The passage from a plumulaceous to a pennaceous feather during evolution was a potential consequence derived from the evolution of the morphogenetic mechanism of barb ridge formation (Fig. 15A,A1,B,B1). The rapid formation of barb ridges in embryonic feathers generally impedes their fusion before they reach the collar region: therefore, no branching is formed and barbs remain separate (Fig. 15A,A1). Clearly, an alteration in the timing of barb ridge morphogenesis, or the prevalence of one barb ridge over the others, can determine the fusion of barb ridges before they reach the collar region (Fig. 15B). The point of fusion of barb ridges creates a larger barb ridge, the rachis (Hoosker, 1936), and eventually the formation of a pennaceous feather (Fig. 15B,B1).
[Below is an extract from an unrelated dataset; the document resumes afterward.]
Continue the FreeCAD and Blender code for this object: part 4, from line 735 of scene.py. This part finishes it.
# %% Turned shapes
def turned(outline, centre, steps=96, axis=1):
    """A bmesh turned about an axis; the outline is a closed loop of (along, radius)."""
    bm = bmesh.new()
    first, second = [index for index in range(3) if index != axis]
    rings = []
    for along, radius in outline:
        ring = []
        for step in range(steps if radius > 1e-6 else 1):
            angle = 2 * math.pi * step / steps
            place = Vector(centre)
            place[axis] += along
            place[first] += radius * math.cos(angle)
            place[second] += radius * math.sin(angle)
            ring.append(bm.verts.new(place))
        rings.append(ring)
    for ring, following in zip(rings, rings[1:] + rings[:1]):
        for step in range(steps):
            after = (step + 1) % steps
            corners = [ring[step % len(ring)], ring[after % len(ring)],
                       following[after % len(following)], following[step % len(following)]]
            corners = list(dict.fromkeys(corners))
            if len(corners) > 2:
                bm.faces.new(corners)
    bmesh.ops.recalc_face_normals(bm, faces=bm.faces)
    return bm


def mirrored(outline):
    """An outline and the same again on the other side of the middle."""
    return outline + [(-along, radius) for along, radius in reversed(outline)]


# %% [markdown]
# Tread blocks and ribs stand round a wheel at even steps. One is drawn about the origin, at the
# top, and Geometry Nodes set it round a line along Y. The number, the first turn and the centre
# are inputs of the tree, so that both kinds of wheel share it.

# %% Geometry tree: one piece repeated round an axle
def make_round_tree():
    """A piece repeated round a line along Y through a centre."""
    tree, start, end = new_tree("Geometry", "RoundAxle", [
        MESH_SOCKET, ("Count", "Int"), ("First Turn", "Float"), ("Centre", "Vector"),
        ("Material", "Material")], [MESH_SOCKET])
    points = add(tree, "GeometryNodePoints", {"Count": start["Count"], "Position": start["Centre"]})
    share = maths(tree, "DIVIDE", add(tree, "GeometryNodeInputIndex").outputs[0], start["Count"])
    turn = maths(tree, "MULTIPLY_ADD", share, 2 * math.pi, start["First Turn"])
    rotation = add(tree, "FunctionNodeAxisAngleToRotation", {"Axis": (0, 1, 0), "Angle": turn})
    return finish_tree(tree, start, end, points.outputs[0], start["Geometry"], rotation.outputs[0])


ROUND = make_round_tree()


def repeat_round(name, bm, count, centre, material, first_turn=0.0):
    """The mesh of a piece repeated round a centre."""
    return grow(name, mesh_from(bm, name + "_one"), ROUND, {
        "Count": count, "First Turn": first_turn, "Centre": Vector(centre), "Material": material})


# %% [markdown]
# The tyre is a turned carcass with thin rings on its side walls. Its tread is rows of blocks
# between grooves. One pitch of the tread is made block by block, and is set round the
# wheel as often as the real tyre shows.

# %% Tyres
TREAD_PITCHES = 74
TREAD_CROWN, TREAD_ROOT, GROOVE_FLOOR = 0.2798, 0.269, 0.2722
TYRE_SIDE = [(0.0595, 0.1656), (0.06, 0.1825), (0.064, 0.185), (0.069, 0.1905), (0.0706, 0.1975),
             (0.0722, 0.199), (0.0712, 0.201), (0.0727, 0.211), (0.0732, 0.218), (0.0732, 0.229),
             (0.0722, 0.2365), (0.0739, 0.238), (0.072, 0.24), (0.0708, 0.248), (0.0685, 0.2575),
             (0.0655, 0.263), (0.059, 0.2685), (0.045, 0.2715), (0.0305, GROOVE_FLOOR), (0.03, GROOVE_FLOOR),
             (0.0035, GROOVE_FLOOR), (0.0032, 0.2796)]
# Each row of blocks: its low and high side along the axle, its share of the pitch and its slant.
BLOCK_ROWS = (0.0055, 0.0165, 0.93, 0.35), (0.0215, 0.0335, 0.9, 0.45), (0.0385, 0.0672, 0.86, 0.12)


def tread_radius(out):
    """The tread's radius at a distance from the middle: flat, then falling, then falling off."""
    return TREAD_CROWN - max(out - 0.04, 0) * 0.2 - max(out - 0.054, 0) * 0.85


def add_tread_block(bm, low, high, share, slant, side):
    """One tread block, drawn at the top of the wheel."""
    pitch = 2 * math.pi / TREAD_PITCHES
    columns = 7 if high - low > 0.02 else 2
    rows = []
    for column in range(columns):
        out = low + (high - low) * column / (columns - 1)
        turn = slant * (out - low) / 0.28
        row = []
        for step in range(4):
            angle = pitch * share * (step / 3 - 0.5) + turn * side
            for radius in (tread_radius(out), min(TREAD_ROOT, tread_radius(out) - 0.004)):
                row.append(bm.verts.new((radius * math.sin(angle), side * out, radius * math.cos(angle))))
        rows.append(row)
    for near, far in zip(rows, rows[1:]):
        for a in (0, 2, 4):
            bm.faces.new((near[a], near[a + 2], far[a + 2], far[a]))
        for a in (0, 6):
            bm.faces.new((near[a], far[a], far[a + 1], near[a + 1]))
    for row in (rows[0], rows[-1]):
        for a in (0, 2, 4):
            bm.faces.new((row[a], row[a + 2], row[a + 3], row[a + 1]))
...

The inability of barb ridges of embryonic feathers to reach a potential rachis impedes the formation of a pennaceous vane. The inherent potential for fusion of barb ridges is shown in some embryonic feathers where barb ridges fuse before reaching the collar. In these cases some branching with a very short rachis is produced (Lucas & Stettenheim, 1972; Sengel, 1975; Harris et al. 2002).
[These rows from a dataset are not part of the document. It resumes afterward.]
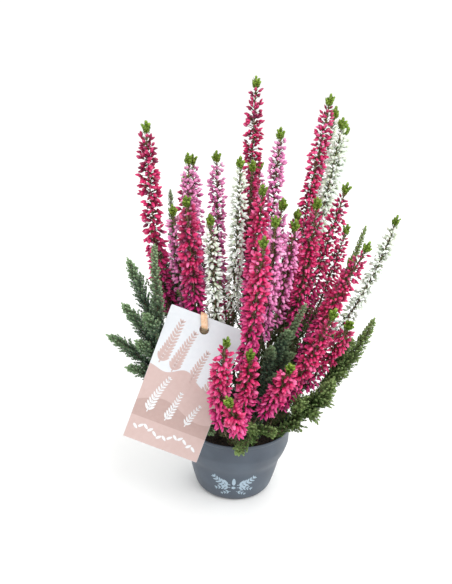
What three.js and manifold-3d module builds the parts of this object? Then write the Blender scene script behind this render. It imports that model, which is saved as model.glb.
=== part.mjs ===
// Potted heather (Calluna): three colours of bud heather in one low plastic pot, with a hang tag.
// Every flowering spike is a leafy stem that runs up through a sleeve of buds and ends in a green tuft.
// The stems of one cutting spring from one woody crown, and the crowns stand in holes in the peat.
// Millimetres, +Z up. The origin is the centre of the pot's base, and -Y is the front.
import * as THREE from 'three';
import Module from 'manifold-3d';
import { mergeVertices } from 'three/addons/utils/BufferGeometryUtils.js';

const wasm = await Module();
wasm.setup();

// Pot, 10.5 cm across the rim
const potHeight = 70;
const rimRadius = 52.5;
const collarFoot = 52;
const potWall = 1.2;
const potFloor = 1.6;
const potSides = 32;
const drainCount = 4;
const drainRadius = 2.4;
const drainRing = 22;

// Peat
const peatTop = 61;
const peatGap = 0.6;
const seatGap = 0.3;
const mouthGap = 1.5;
const crownDepth = 14;
const crownRise = 5;
const shootDepth = 10;
const pegRadius = 1.5;

// Flowering spikes
const stemRadius = 0.8;
const leafReach = 3.8;
const leafStep = 36;
const tuftLength = 11;
const tuftReach = 4.2;
const neckLength = 14;
const budReach = 8;
const budRoot = 2.9;
const budStep = 8.4;
const boreRadius = 2.24;
const crownRadius = 3.8;

// Leafy shoots without flowers
const shootRoot = 0.9;
const shootStep = 11.6;

// Tag and its rubber loop
const tagWidth = 68;
const tagHeight = 122;
const tagThick = 0.6;
const tagHoleRadius = 4.2;
const tagHoleDrop = 11;
const tagCentre = [-47.7, -50.3, 130.7];
const tagTilt = { roll: 17.8, lean: -18, turn: -0.6 };
const tagClear = 3.5;
const loopWidth = 5.8;
const loopLean = 0.42;
const loopThick = 0.9;

const colours = {
  crimson: 0xc2185b,
  pink: 0xd884bd,
  white: 0xf0f0e2,
  stem: 0x6f9433,
  shoot: 0x5b7a5a,
  peat: 0x2b211b,
  pot: 0x626e79,
  card: 0xe6d2cb,
  rubber: 0xf0c290,
};

// Woody crowns: where each cutting stands in the peat
const crowns = {
  crimson_left: [-28, -4],
  crimson_back: [4, 24],
  crimson_right: [28, -10],
  crimson_front: [-3, -33],
  pink_left: [-22, 20],
  pink_middle: [8, -3],
  white_front: [-13, -16],
  white_right: [26, 20],
};

// Spikes by crown: the tip's x, y, z, the length that is in bud, and how soon the stem turns upright
const spikes = {
  crimson_left: [
    [-88, 10, 343, 150, 0.8],
    [-50, -44, 294, 98, 0.3],
    [-60, 84, 285, 100, 0],
  ],
  crimson_back: [
    [3, 14, 314, 95, 0],
    [3, 46, 381, 145, 0],
    [-28, 112, 225, 90, 0],
  ],
  crimson_right: [
    [67, 30, 370, 150, -0.7],
    [82, -10, 303, 115, -0.5],
    [55, -36, 295, 110, 0],
    [44, 2, 276, 80, 0],
    [98, -48, 264, 115, 0],
    [92, -18, 242, 75, 0],
    [100, 72, 245, 90, 0],
    [71, -80, 217, 108, 0],
    [87, -62, 200, 85, 0],
  ],
  crimson_front: [
    [11, -36, 304, 115, 0],
    [12, -84, 275, 115, 0],
    [-12, -96, 196, 90, 1],
    [6, -88, 181, 80, 0.9],
    [-9, -107, 146, 48, 1],
    [38, -92, 172, 75, 0.6],
  ],
  pink_left: [
    [-53, 18, 317, 110, 0.2],
    [-50, 38, 313, 100, 0],
    [-29, 36, 317, 110, 0],
    [-63, -15, 279, 90, 0.3],
    [-90, 62, 240, 90, 0],
  ],
  pink_middle: [
    [26, 25, 341, 125, 0],
    [29, -18, 289, 90, 0],
    [21, -58, 284, 100, 0],
    [38, -46, 279, 85, 0],
    [12, 95, 300, 100, 0],
    [62, 122, 205, 85, 0],
  ],
  white_front: [
    [-31, -30, 276, 105, 0],
    [-8, -12, 321, 120, 0],
  ],
  white_right: [
    [76, 56, 357, 130, 0.2],
    [80, 36, 350, 105, 0],
    [90, 74, 340, 110, 0],
    [134, 20, 269, 115, 0.5],
    [76, 102, 255, 85, 0],
  ],
};

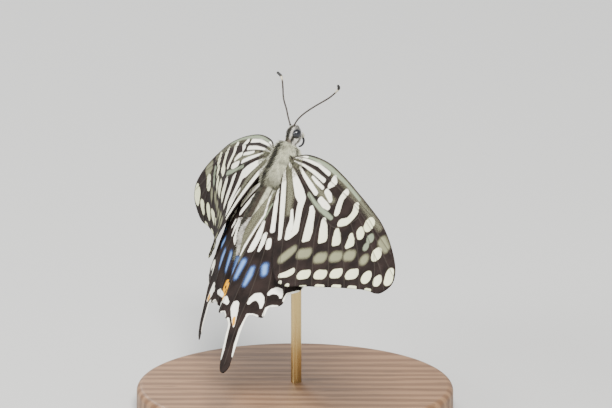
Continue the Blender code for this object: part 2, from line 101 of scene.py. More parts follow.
# Eyes, feelers, palps, tongue and legs: their curves on the right side or the middle
EYE_CENTRE = (1.22, 6.68, 1.83)
EYE_RADII = (0.72, 0.92, 0.86)
FEELER = [(0.7, 7.8, 2.9), (2.0, 9.08, 3.43), (3.66, 10.47, 3.67), (6.37, 12.27, 3.79), (9.09, 14.34, 3.56),
          (10.41, 15.55, 3.59), (11.24, 16.31, 3.76), (11.7, 16.68, 4.03), (12.2, 16.89, 4.71)]
SHAFT_RADIUS = 0.17
CLUB_RADIUS = 0.29
CLUB_START = 0.69
CLUB_LENGTH = 0.37
ROOT_SWELL = 1.6
TIP_TAPER = 0.5
PALP = [(0.6, 6.85, -0.1), (0.6, 7.3, 0.1), (0.5, 7.6, 0.55)]
PALP_GIRTH = [0.14, 0.2, 0.19, 0.06]
TONGUE = [(0.0, 6.9, 0.3), (0.0, 7.06, -0.1), (0.0, 6.63, -0.77), (0.0, 5.94, -1.0), (0.0, 5.33, -0.8),
          (0.0, 5.1, -0.45)]
TONGUE_GIRTH = [0.23, 0.23, 0.22, 0.2, 0.14]
LEGS = {
    "front": [(0.9, 2.9, -2.95), (1.35, 3.3, -4.3), (1.3, 1.4, -5.2), (1.25, -0.6, -5.7)],
    "middle": [(1.75, 0.6, -3.45), (3.1, 0.9, -4.6), (3.5, -2.6, -5.6), (2.8, -6.9, -5.2)],
    "hind": [(1.55, -1.7, -3.28), (2.5, -2.6, -4.15), (2.7, -6.6, -3.6), (2.0, -11.6, -2.7)],
}
LEG_GIRTH = [0.42, 0.38, 0.24, 0.2]
BEFORE_BEND = 0.22
AFTER_BEND = 0.12

# Wings: hinge, and the attitude of each as in the frame
FORE_HINGE = (2.2, 2.0, 1.7)
HIND_HINGE = (2.2, -1.8, 0.5)
# Which way each wing reaches on the flat, in degrees
FORE_SPAN = 38.0
HIND_SPAN = -62.0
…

As a consequence of the morphogenetic process of barb ridge formation, barbs and barbule are contemporaneously produced within a barb ridge (Figs 13 and 14). This condition suggests that intermediate forms of evolving feathers with only barbs and no barbules (Prum, 1999; Prum & Brush, 2002; Chuong et al. 2003; Wu et al. 2004) should be more carefully considered. In the fossil record of feathers and protofeathers, barbules are not described (Prum & Brush, 2002; Chuong et al. 2003; Kundrat, 2004; Wu et al. 2004). This is probably due to: (1) lack of preserved microscopical details; (2) the axial epidermal structures described are neither protofeathers nor feather remnants, but elongated keratinized structures similar to the bristle filaments of the wild turkey (Lucas & Stettenheim, 1972; Sawyer & Knapp, 2003). In this case, no barb ridges were probably present within these (fossilized) filaments, such that there was (3) alteration of the displacement of subperiderm cells within the barb ridge (Fig. 15A3–A5).
The latter process, a different three-dimensional displacement of (subperiderm) cells within barb ridges, could have formed barbs with no barbules (as in few feather types of extant birds; see Lucas & Stettenheim, 1972). A process of fusion of barbule plates with the central axial plate (Fig. 15A3) might be derived from the absence or modified cell–cell interactions between barb vane ridge and barbule cells. Probably, the perturbation of BMP, SHH, Nogging, etc., signals may produce different feather phenotypes (Harris et al. 2002; Chuong et al. 2003; Widelitz et al. 2003). The process of fusion of cells of the subperiderm layer into a single mass may originate a single ramus with no branching barbules (compare Fig. 15A3–A5, the ‘altrered’ phenotype, with Figs 14A3 and 15 A1,A2, the ‘wild’ phenotype). The central fusion of (subperiderm) cells may be the primitive morphogenetic process of barb ridge formation as it produced the typical, unbranched feathers of primitive theropod feathers (compare Fig. 15A4 with stage II of Prum, 1999). Using the latter model of cell displacement within barb ridges, fossilized unbranched feathers of theropods can be explained (Prum & Brush, 2002; compare Fig. 15A4 with the figures in table 1 of Wu et al. 2004).